What to track, and how granular to go
The register only stays true if its granularity matches reality:
| Asset class | Typical items | How to track |
|---|---|---|
| Powered plant | Mixers, power floats, ride-on trowels, cut-off and masonry saws | Per item, with serial and service dates |
| Vibration kit | Poker vibrators, drive units, external vibrators | Per item; label drive and poker as a paired kit |
| Screeding and finishing | Vibrating screeds, bull floats, finishing hand tools | Screeds per item; hand tools per item only above a value threshold |
| Formwork and props | Panels, props, clamps, ties | By counted set, never per panel |
| Access | Ladders, towers, scaffolding | Per item, with inspection dates |
| RPE | Respirators for silica dust | Per item where face-fit tested |
| Consumables | Diamond blades, curing compound, fixings | Stock levels with reorder points |
Drills, grinders, and breakers - the general power tool kit - follow the universal rule: record the serial when you label, because an unrecorded serial is an unrecoverable tool. Each asset record should carry a photo too; grey dust makes everything look alike.
Assign kit to crews and pours
Accountability in this trade means one owner per item, always:
- Crew kit is checked out to the gang foreman. When crews reshuffle, the kit transfers - a ten-minute scan-through that doubles as a stock-take.
- Job equipment - the site mixer, forms, props, screed rails - is assigned to the job. At strike, the job’s open-assignment list is the load list for the truck home.
- Shared high-value plant - the ride-on trowel, the big floor saw - works as a bookable pool: checked out per pour, returned after, with the register showing who has it and who is next.
Tip: put the QR label where slurry never reaches - the motor housing or inside a guard, not near the blade or drum - and make wiping it part of washdown.
Maintenance in an abrasive trade
Concrete is the rare material that actively tries to become part of your equipment. Three habits keep machines alive:
- Washdown is the return. Capture condition at the moment the kit is scanned back in - a poker returned caked is a poker that fails at the next pour.
- Oil and wear items on a schedule. Mixer and trowel gearboxes, poker couplings, saw bearings: service dates on the asset, reviewed weekly, not when something seizes.
- History decides repair vs replace. A drive unit on its third rebuild in a year is telling you something; the repair log on the record makes that visible.
Setting up in a fortnight
- Walk the yard and one van. List what you actually own, with serials and photos - not what last year’s spreadsheet says.
- Label as you go. Laminated QR labels on everything per-item tracked; formwork gets set counts.

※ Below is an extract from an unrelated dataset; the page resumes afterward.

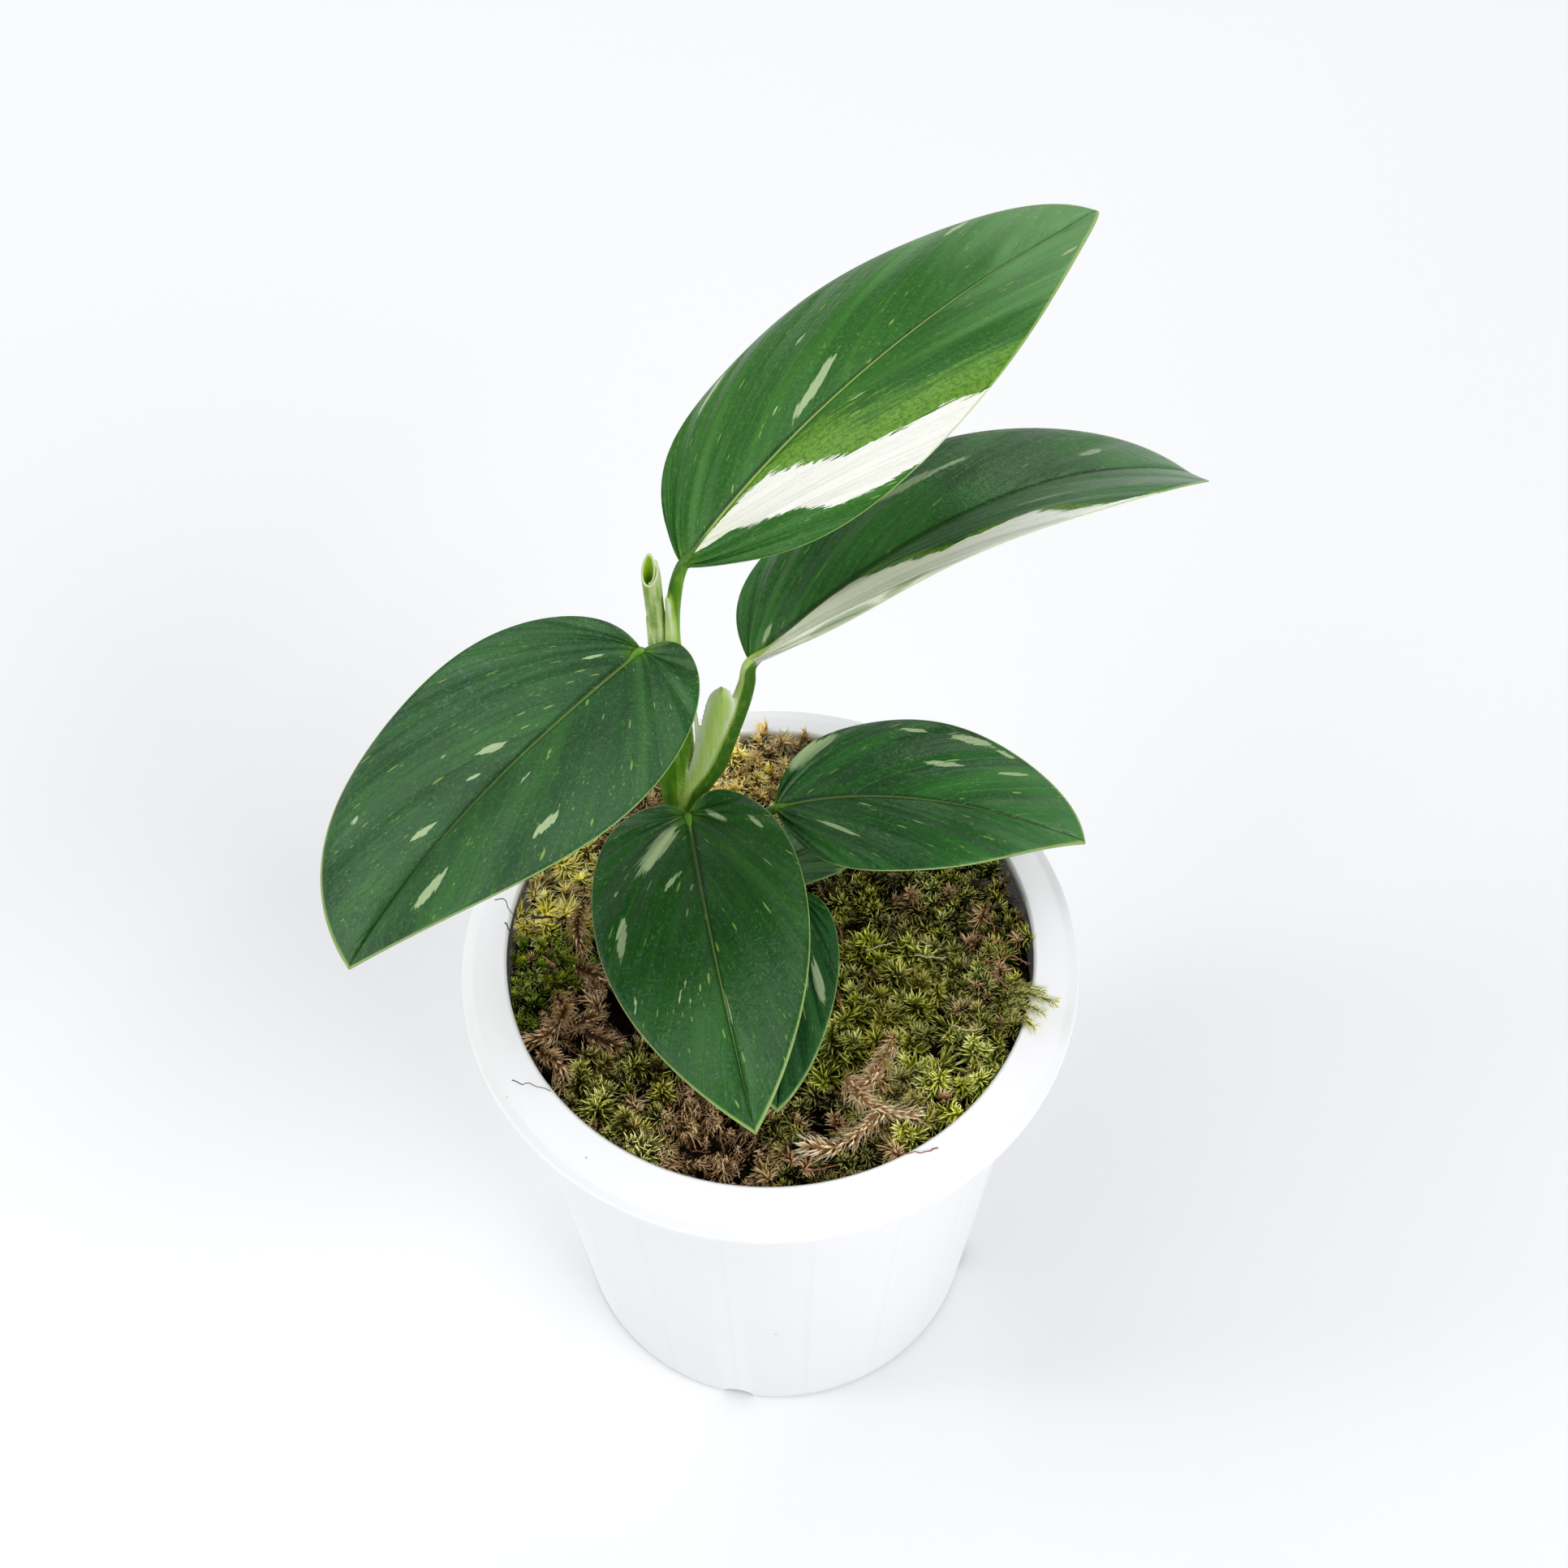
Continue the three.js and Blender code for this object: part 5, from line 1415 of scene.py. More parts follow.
def frond_tree():
    """Geometry nodes that set rings of curved leaflets along a stalk."""
    tree, w, given = tree_with_inputs("Frond", (
        ("Leaflets", "Object", None), ("Material", "Material", None), ("Step", "Float", 0.0004),
        ("Leaflet size", "Float", 0.003), ("Stalk radius", "Float", 0.0003), ("Seed", "Int", 1),
    ))
    seed = given["Seed"]
    stalk = w.add(
        "GeometryNodeResampleCurve", {"Curve": given["Geometry"], "Length": given["Step"]}, mode="LENGTH"
    )
    points = w.add("GeometryNodeCurveToPoints", {"Curve": stalk.outputs[0]}, mode="EVALUATED")
    turn = random_value(w, seed, 0, (-0.3, -0.3, -3), (0.3, 0.3, 3), "FLOAT_VECTOR")
    spin = w.add("FunctionNodeEulerToRotation", {0: turn})
    facing = w.add(
        "FunctionNodeAlignRotationToVector",
        {"Rotation": spin.outputs[0], "Vector": points.outputs["Tangent"], "Factor": 0.9}, axis="Z",
    )
    leaflet = w.add(
        "GeometryNodeObjectInfo", {"Object": given["Leaflets"], "As Instance": True},
        transform_space="ORIGINAL",
    )
    size = w.times(random_value(w, seed, 3, 0.65, 1.15), given["Leaflet size"])
    rows = set_down(w, seed, 5, {
        "Points": points.outputs[0], "Instance": leaflet.outputs["Geometry"],
        "Rotation": facing.outputs[0], "Scale": size,
    })
    ring = w.add("GeometryNodeCurvePrimitiveCircle", {"Resolution": 5, "Radius": given["Stalk radius"]})
    core = w.add(
        "GeometryNodeCurveToMesh",
        {"Curve": stalk.outputs[0], "Profile Curve": ring.outputs[0], "Fill Caps": True},
    )
    both = w.add("GeometryNodeJoinGeometry")
    w.tree.links.new(rows, both.inputs[0])
    w.tree.links.new(core.outputs[0], both.inputs[0])
    real = w.add("GeometryNodeRealizeInstances", {0: both.outputs[0]})
    w.add("NodeGroupOutput", {0: in_material(w, real.outputs[0], given["Material"])})
    return tree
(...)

- Create the owners first. Gangs, vans, and live jobs are the structure the assets hang off.
- Check everything out to today’s reality, even if that reality is “most of it is on the depot slab job”.
- Enforce one habit: every handover and every washdown is a scan.
If you also run demolition or excavation crews, the same owner-per-item model extends across the whole fleet.
Where AMPthilly fits
AMPthilly keeps the whole picture in one register: each mixer, saw, and poker gets a record with serial, photos, status, and current owner; printable QR labels scan with a normal phone camera in the browser - no app for the crew to install; checkouts and transfers log who took what and when; and damage reports with photos stay on the machine’s history for the repair-or-replace call. The free plan covers 3 users and 25 assets, no card required - enough to pilot one crew’s kit. Plans and limits are on the pricing page.
FAQ
What equipment should a concrete contractor track? Powered plant, vibration kit, screeds, ladders, and face-fit RPE per item; formwork by counted set; blades and curing compound as stock.
How do masonry crews keep track of shared tools? One owner per item at all times, every handover recorded as a scan-based transfer, plus a weekly overdue review.
How do you stop equipment going missing between pour and strike? Assign it to the job. The job’s open-assignment list at strike is the checklist for what comes home.
Do QR labels survive concrete work? Laminated labels away from slurry and grinding do; record serials so a destroyed label can be reprinted without losing history.
Should formwork be tracked piece by piece? No - by counted set per job. Count out, count back at strike, and treat the variance as the loss figure.
The takeaway
Concrete equipment goes missing in the gaps between pour, strike, and the next job - so close the gaps. Track plant per item and formwork by set, give every item one owner, make washdown the return scan, and put service dates on the record. A tool like AMPthilly handles the register, QR labels, and checkout history - free for 3 users and 25 assets - but the principle costs nothing: no anonymous kit, ever.